Up first was Ute Nöth who's in charge of blogger relations for Carlsen. Then Rebecca introduced Julia Reuter and Barbara König who presented two upcoming books for Carlsen (Just Three Words by Becky Albertalli and Jane and Miss Tennyson by Emma Mills). And finally it was my turn - with Anja's help translating questions from the audience and my answers. Thank you, Anja xx
Including another photo from Martina Schutt here - so you can actually see us!
Soooooo many people!
I was afraid we'd have lots of books left over, but they were all snapped up pretty quickly and I had a long signing queue. I wish I could mention everyone who was there - they were all so nice it turned out to be one of my best days ever.
Lots of bloggers left cards or messaged me to let me know where I could catch up with their reviews of Darkmere Summer, so I've been having lots of fun discovering all the new blogs and putting them through Google Translate - which turns them into a sort of delightful modern poetry.
Big hugs to Sandy from Black Tea Books and Sandra from Piglet and Pooh - thank you both for all your friendliness and enthusiasm!

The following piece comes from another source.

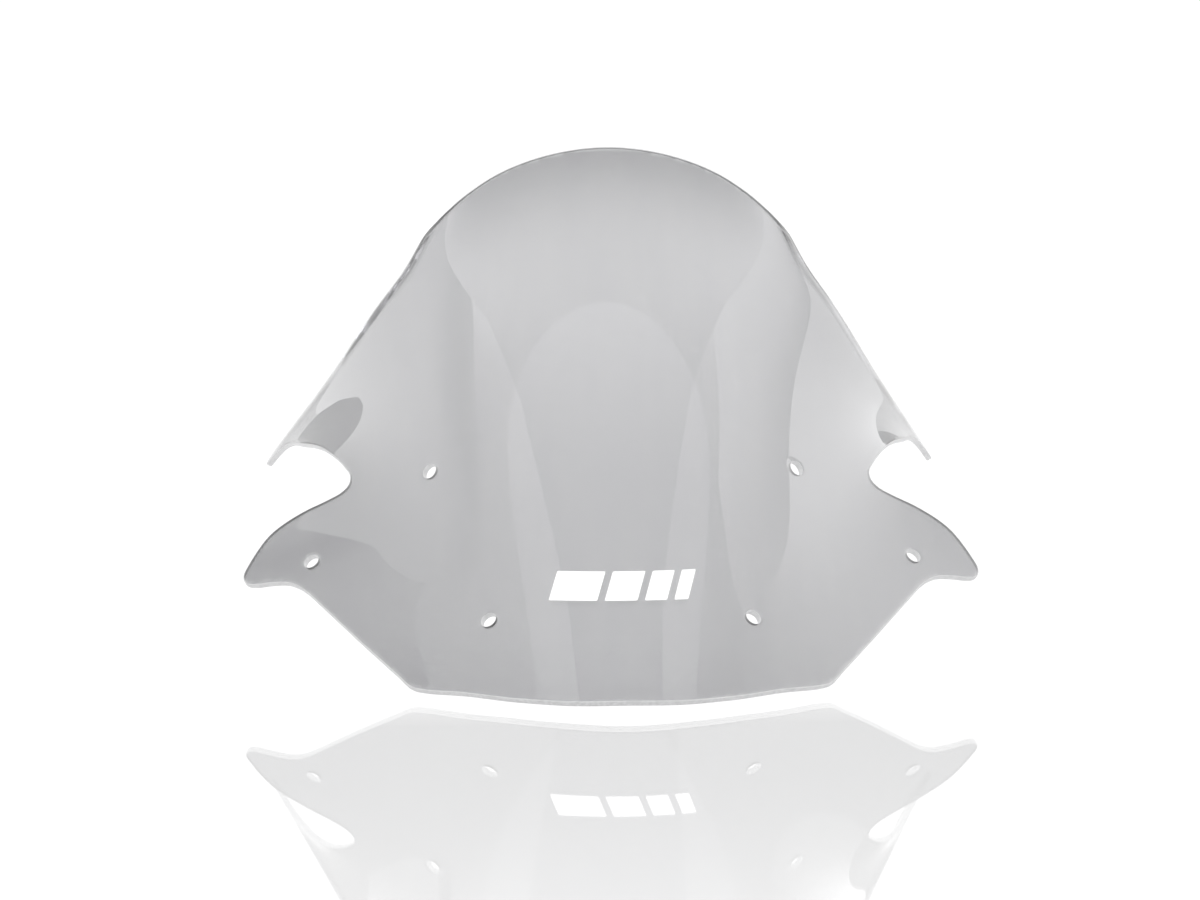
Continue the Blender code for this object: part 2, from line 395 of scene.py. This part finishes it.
def make_sheet(materials):
    """The moulded, trimmed and drilled screen."""
    outline = sheet_outline()
    holes = [screw_hole(side * x, v) for x, v in HOLES for side in (-1.0, 1.0)]
    half_columns = ceil(outline[:, 0].max() / GRID_STEP_X)
    rows = ceil(outline[:, 1].max() / GRID_STEP_V)
    across = np.arange(-half_columns, half_columns + 1) * GRID_STEP_X
    extra = grid_inside(across, np.arange(rows + 1) * GRID_STEP_V, outline)
    for hole in holes:
        extra = extra[~inside(extra, hole)]
    extra = extra[far_from(extra, [outline] + holes, GRID_CLEARANCE)]
    loops = [outline] + holes
    roundings = [EDGE_ROUNDING] + [HOLE_ROUNDING] * len(holes)
    return solid("clear_sheet", loops, roundings, extra, 0.0, -THICKNESS, materials)


def bar_outline(left, right):
    """A slanted bar with rounded corners that follows the mark's arch."""
    corners = [
        (left, 0.0),
        (right, 0.0),
        (right + BAR_SLANT, BAR_HIGH - BAR_LOW),
        (left + BAR_SLANT, BAR_HIGH - BAR_LOW),
    ]
    points = []
    for i, corner in enumerate(corners):
        here = Vector(corner)
        back = (Vector(corners[i - 1]) - here).normalized() * BAR_CORNER
        ahead = Vector(corners[(i + 1) % 4]) - here
        length = ahead.length
        ahead.normalize()
        for k in range(CORNER_STEPS + 1):
            t = k / CORNER_STEPS
            points.append(here + back * (1 - t) ** 2 + ahead * BAR_CORNER * t**2)
        steps = int(length / FILM_STEP)
        for k in range(1, steps):
            points.append(here + ahead * (BAR_CORNER + (length - 2 * BAR_CORNER) * k / steps))
    return np.array([(x, BAR_LOW + v + BAR_ARCH * x * x) for x, v in points])


def make_bar(number, left, right, material):
    """One bar of the mark, a film just clear of the sheet's outer face."""
    outline = bar_outline(left, right)
    across = np.arange(outline[:, 0].min(), outline[:, 0].max(), FILM_STEP)
    upward = np.arange(outline[:, 1].min(), outline[:, 1].max(), FILM_STEP)
    extra = grid_inside(across, upward, outline)
    extra = extra[far_from(extra, [outline], FILM_CLEARANCE)]
    name = f"vinyl_bar_{number}"
    top = FILM_GAP + FILM_THICKNESS
    return solid(name, [outline], [FILM_ROUNDING], extra, top, FILM_GAP, [material])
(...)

It was also fantastic to meet the Book Mermaids and NenasZauberwald and lovely Lotta from Lottasbuecher and OHMYGOSH, I'm in a video of the Book Fair over at Liberiarium - thank you so much to super-Slytherin Lea for posting.
(It would be great to end with that photo of the lights of Berlin at night here, wouldn't it? I bet Martina wouldn't have messed that up like I did. Stupid phone.) "Tschuss!"